Opera Ballet Vlaanderen met donc les pieds dans le plat pour lancer sa saison, avec une réécriture « qui passe ou qui casse ». Nous avons pour notre part vraiment savouré cet équilibre kamikaze entre sujet grave et franche poilade, avec toute la difficile distanciation qui en émane. L’argument décrit le parcours de Severin, leader des laissés pour compte – habitant le fameux lac d’argent – qui se fait blesser à la jambe par l’arme d’un policier (Olim) après avoir volé un ananas. Olim gagne soudainement le jackpot à la loterie, et décide de recueillir Severin dans le château qu’il vient d’acquérir pour se racheter. Frau von Luber, la bonne, fomente un plan pour prendre possession de la propriété, alors que Severin souhaite découvrir l’identité de celui qui l’a violenté. Après que la vérité a éclaté et que le putsch a pris forme, Severin et Olim, qui se sont rapprochés d’amitié, se dirigent vers le lac d’argent pour s’y noyer. Surprise, ce dernier s’est transformé en glace…
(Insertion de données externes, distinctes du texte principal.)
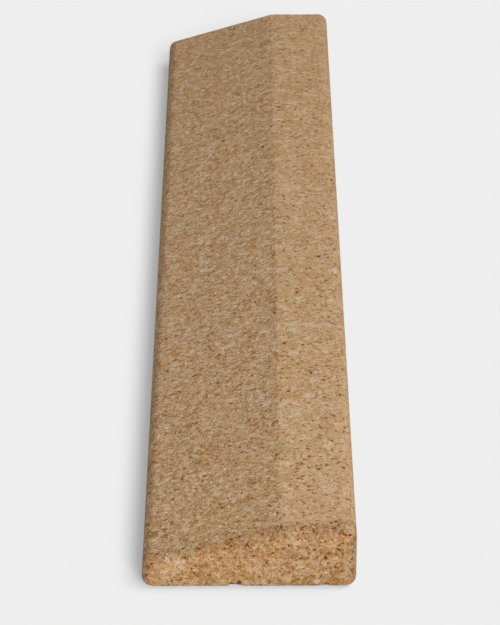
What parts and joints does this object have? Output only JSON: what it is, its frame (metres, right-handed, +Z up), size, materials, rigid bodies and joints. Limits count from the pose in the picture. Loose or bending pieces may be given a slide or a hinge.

Der Silbersee, Opera Ballet Vlaanderen ; © Annemie Augustijns

Ersan Mondtag, à qui nous devons la fabuleuse production du Forgeron de Gand juste avant le confinement, transpose l’action en 2033, soit cent ans après la création, dans un contexte où les partis extrémistes sont aux portes du pouvoir. Une équipe répète pour Silbersee 33, version contemporaine de Der Silbersee, mais les choix artistiques doivent changer régulièrement afin d’éviter la censure. Le public de 2021 voit donc la version de 1933, avec des ajouts de dialogues (en anglais et parfois en flamand) aux lignes originelles (en allemand), pour commenter le travail de création ou simplement étoffer le livret. Les inspirations divaguent d’un monde aux êtres génétiquement modifiés et du conflit israélo-palestinien jusqu’au témoignage biblique et à l’opéra chinois, pour finir en latex Teletubbies ou BDSM. L’imparable force de cet angle scénique est de ne jamais se prendre au sérieux, d’ouvrir de nombreuses portes pour les laisser en plan ensuite, de puiser dans son outrance plutôt que dans le message. Le metteur en scène et scénographe est conscient que le sous-texte politique passe au second plan, mais à quoi bon rabâcher un thème qui inonde déjà le monde du théâtre subventionné ? Sa déconnade et son mauvais goût assumés dans une orgie de décors et de costumes (Josa Marx) n’ont pas d’esprit, et c’est bien la raison pour laquelle nous l’en remercions ! Les idées se transmettent dans un pur plaisir des yeux et des oreilles. Le spectateur n’a qu’à se débrouiller pour faire son marché dans ce qui lui plaît le plus. Comme dans un monde ubérisé, chacun est « libre » d’être son propre patron et de prendre ses propres décisions. Être acteur de l’art que nous vivons malgré nous – encore une fois le théâtre dans le théâtre –, n’est-ce pas là la meilleure illustration des propos de Kaiser qui puisse nous parvenir ?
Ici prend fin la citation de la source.